La pregunta ya indica que el “acuerdo por la paz” nos enfrenta al problema de “quién” firmaría el acuerdo. La paz se simboliza a través de un apretón de manos. Lo que me ha parecido notable con la propuesta de redactar una nueva Constitución, es que el mayor asunto político estaba y está relacionado con quiénes iban a participar de este proceso. El problema no es entonces una Constitución que gira alrededor de una idea, la idea de derechos humanos o de república o de trabajo. La pelea política se concentró sobre quiénes iban a redactar la Constitución, sobre el tema de la paridad, los escaños reservados, los pueblos originarios. Nos es menor. Todo el asunto, obviamente, es que este “quién” no se repliegue en una dimensión identitaria, que el “quién” sea también pregunta y no solo respuesta; y que esta pregunta por el “quién” nos permita volver a preguntarnos por nuestras historias, que no son nunca fijas: somos maneras de contar la historia.

 

¿Y hay algo de la “anarquía de la paz” en eso?
Quizás sí se pueda pensar en la paz en su dimensión anárquica, en el sentido de que si se abre la pregunta por quiénes somos, no tenemos categorías tan fijas para leer la historia, no estamos tan cómodamente ordenados en un relato, estamos suspendidos… Eso es la “ética” en Levinas: no es un orden, una configuración política, no es una moral, un deber ser; la ética es un estar en cuestión sin amparo, sin certezas.

 

A propósito de ética: la pandemia nos ha enfrentado a decisiones sobre vida y muerte, libertades y restricciones; otro tanto ocurre con la emergencia climática, con la tecnología y, bueno, también con las elecciones presidenciales en Chile, donde, como dijiste en una columna en The Clinic, “votar, no votar, votar en blanco, no es un voto más; es una palabra, una decisión, una relación, y por cierto pesará”. ¿Qué lugar le cabe a la filosofía en los asuntos públicos? ¿La distancia o el compromiso?
El intelectual público que más me interesa es Sócrates.
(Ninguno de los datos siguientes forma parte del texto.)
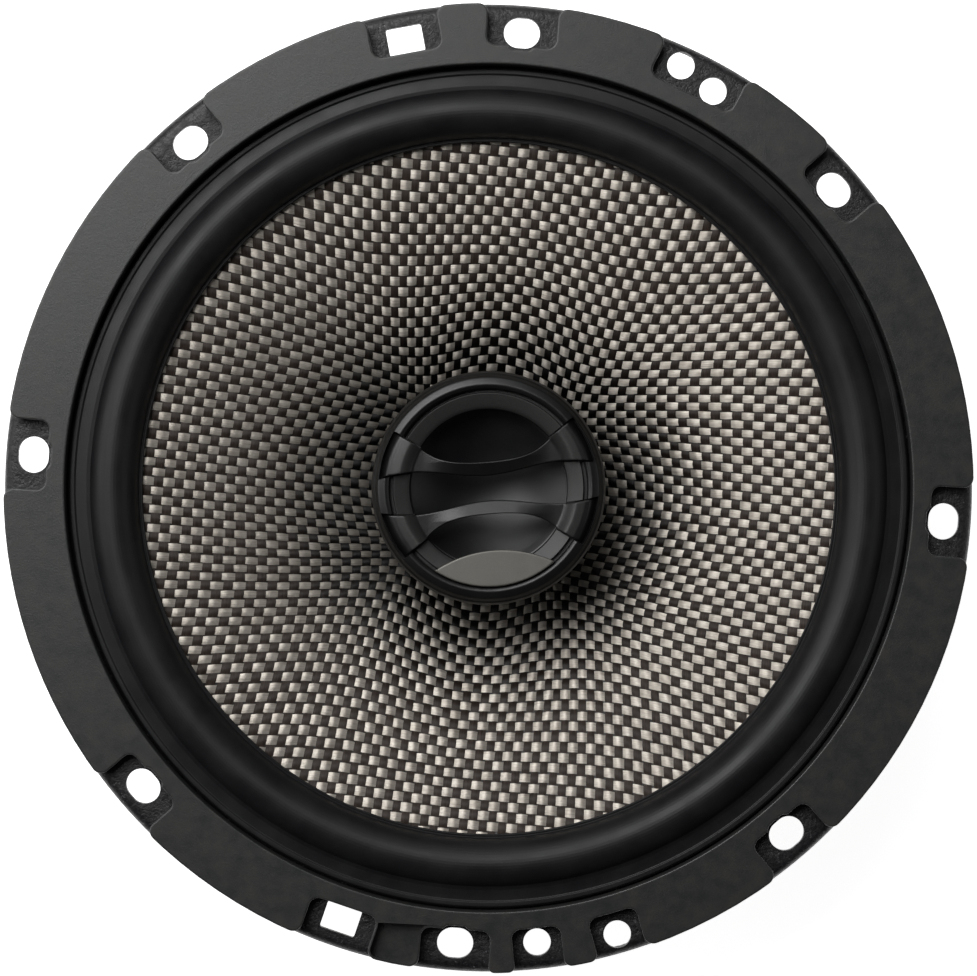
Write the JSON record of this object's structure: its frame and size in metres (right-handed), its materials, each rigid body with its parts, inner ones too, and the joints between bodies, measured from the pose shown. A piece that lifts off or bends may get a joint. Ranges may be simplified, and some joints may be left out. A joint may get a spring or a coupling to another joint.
{
  "type": "coaxial car speaker",
  "caption": "Round coaxial car speaker: woven cone in a rubber surround, tweeter with a barred grille on a centre post, pressed basket with a slotted flange, and a ring magnet.",
  "frame": {"origin": "centre of the magnet's back face, on the speaker's axis", "axes": "+Z along the axis, out of the front; +Y towards the flange slot that the picture shows uppermost"},
  "size_m": [0.165, 0.165, 0.0657],
  "materials": {
    "plated_steel": "satin",
    "black_paint": "satin",
    "ferrite": "matte",
    "gasket_rubber": "matte",
    "surround_rubber": "satin",
    "woven_glass": "satin",
    "spider_cloth": "matte",
    "coil_former": "satin",
    "copper_wire": "gloss",
    "terminal_board": "matte",
    "tinned_brass": "satin",
    "capacitor_sleeve": "gloss",
    "tweeter_plastic": "satin",
    "nickel": "polished",
    "dome_silk": "satin",
    "badge_silver": "satin"
  },
  "bodies": {
    "frame": {"basket": "black_paint", "front_gasket": "gasket_rubber", "surround": "surround_rubber", "spider": "spider_cloth", "top_plate": "plated_steel", "ferrite_magnet": "ferrite", "t_yoke": "plated_steel", "basket_rivet_1": "plated_steel", "basket_rivet_2": "plated_steel", "basket_rivet_3": "plated_steel", "basket_rivet_4": "plated_steel", "terminal_board": "terminal_board", "terminal_positive": "tinned_brass", "terminal_negative": "tinned_brass", "terminal_rivet_1": "plated_steel", "terminal_rivet_2": "plated_steel", "crossover_capacitor": "capacitor_sleeve", "tweeter_post": "tweeter_plastic", "tweeter_bolt": "plated_steel", "tweeter_washer": "plated_steel", "tweeter_housing": "tweeter_plastic", "tweeter_grille": "tweeter_plastic", "tweeter_badge": "badge_silver", "tweeter_yoke_cup": "plated_steel", "tweeter_magnet": "nickel", "tweeter_top_plate": "plated_steel", "tweeter_surround": "dome_silk"},
    "cone_assembly": {"cone": "woven_glass", "voice_coil_former": "coil_former", "voice_coil_winding": "copper_wire"},
    "tweeter_dome_assembly": {"tweeter_dome": "dome_silk", "tweeter_coil_former": "coil_former", "tweeter_coil_winding": "copper_wire"}
  },
  "joints": [
    {"name": "cone_travel", "type": "slide", "parent": "frame", "child": "cone_assembly", "axis": [0, 0, 1], "range_m": [-0.004, 0.004], "stiffness_N_per_m": 3000, "deforming": ["surround", "spider"]},
    {"name": "tweeter_dome_travel", "type": "slide", "parent": "frame", "child": "tweeter_dome_assembly", "axis": [0, 0, 1], "range_m": [-0.00025, 0.00025], "stiffness_N_per_m": 8000, "deforming": ["tweeter_surround"]}
  ]
}
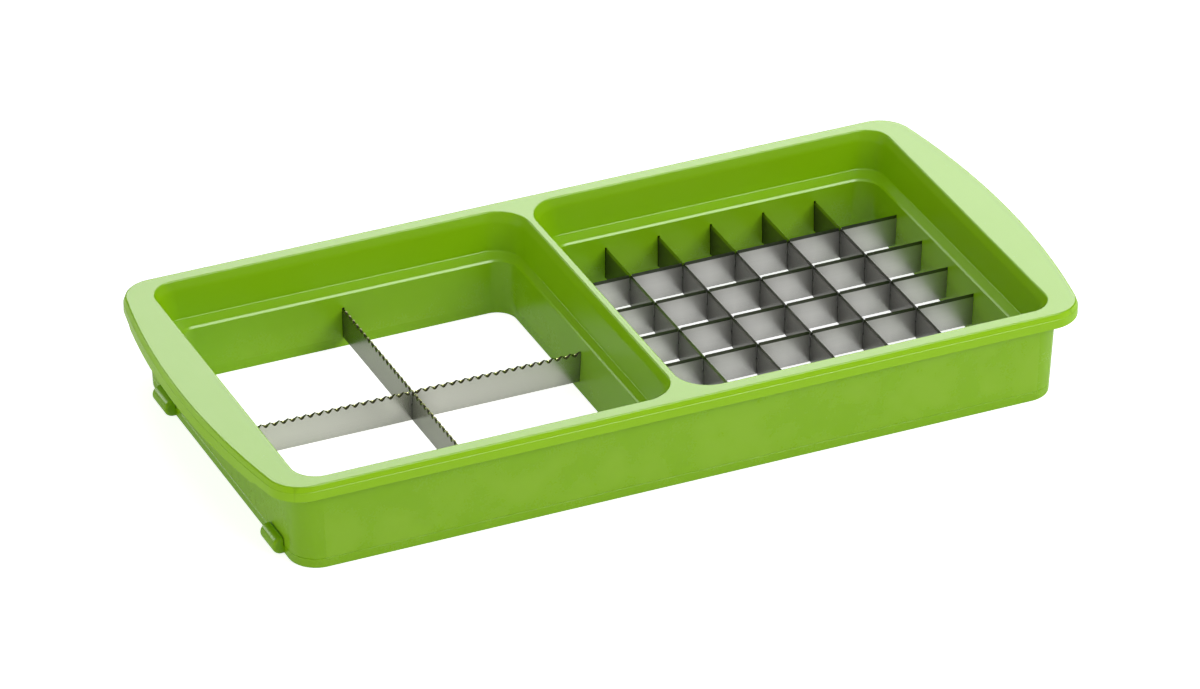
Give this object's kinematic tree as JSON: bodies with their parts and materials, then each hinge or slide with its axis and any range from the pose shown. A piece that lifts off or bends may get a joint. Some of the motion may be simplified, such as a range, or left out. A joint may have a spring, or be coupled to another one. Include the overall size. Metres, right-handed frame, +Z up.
{
  "type": "vegetable dicer cutting insert",
  "caption": "Cutting insert for a hand-press vegetable dicer: a moulded frame with a serrated quartering cross in one window and a square dicing grid in the other.",
  "frame": {"origin": "centre of the underside, on the plane the frame stands on", "axes": "+X along the length towards the dicing grid, +Y across, +Z up, the way the blade edges point"},
  "size_m": [0.2764, 0.134, 0.0314],
  "materials": {
    "frame_plastic": "glossy injection-moulded green",
    "serrated_steel": "rolled stainless strip with ground serrations",
    "blade_steel": "rolled stainless strip with a ground edge"
  },
  "bodies": {
    "root": {"upper_frame": "frame_plastic", "base_frame": "frame_plastic", "quarter_blade_lengthwise": "serrated_steel", "quarter_blade_crosswise": "serrated_steel", "dice_blade_long_1": "blade_steel", "dice_blade_long_2": "blade_steel", "dice_blade_long_3": "blade_steel", "dice_blade_long_4": "blade_steel", "dice_blade_long_5": "blade_steel", "dice_blade_short_1": "blade_steel", "dice_blade_short_2": "blade_steel", "dice_blade_short_3": "blade_steel", "dice_blade_short_4": "blade_steel", "dice_blade_short_5": "blade_steel"}
  },
  "joints": []
}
Habla para no decir nada, suspende toda posición, pero no tiene un juicio de valor; y, sin embargo, no deja nada intacto, tanto que al final lo condenan a muerte. Y en su juicio ironiza también su condena al afirmar que no le puede temer a la muerte, puesto que no sabe lo que es… Lo interesante es que Sócrates es a la vez distante y comprometido: donde cuestiona se abstrae, donde se abstrae lo condenan. ¿Por qué? Porque produce en el mundo, lleno de nuestros saberes y juicios de valor, una rarefacción que no deja nada intacto. Hay algo revolucionario en la filosofía, pero en el silencio que deja entre nosotros y nosotras. En el silencio que deja en el mundo, cambia el modo de pensar, de desear, de relacionarnos, de vivir el tiempo, entonces de vivir la vejez y la juventud. Esto es lo formidable de la filosofía. Es una contradicción viva y mortal.

 

¿Dirías que la filosofía en Chile ha cumplido con su rol público o mundano?
Lo que me parece interesante es que los que cumplen este rol no son necesariamente formados en filosofía, en su sentido disciplinar. Pienso, por ejemplo, en la escritura y en la palabra pública de Constanza Michelson. Cuando la leí por primera vez, vi un pensamiento que no se deja atrapar, pero que se expone, se exhibe. Es algo violento, como una acción política que trabaja desde los cuerpos. Pero es también algo solitario, que no tiene amparo, o no tanto amparo. Es notable que existan voces y escrituras así. No solamente en Chile. En cualquier parte del mundo leer en la prensa un pensamiento que resiste el dogmatismo es feliz y prometedor. Pero obviamente no es algo que se puede instalar. Lo que se instala en la prensa es lo instalable.

 

La anarquía de la paz, Aïcha Liviana Messina (traducción del francés: Luis Felipe Alarcón), Ediciones UDP, 2021, 251 páginas, $25.000.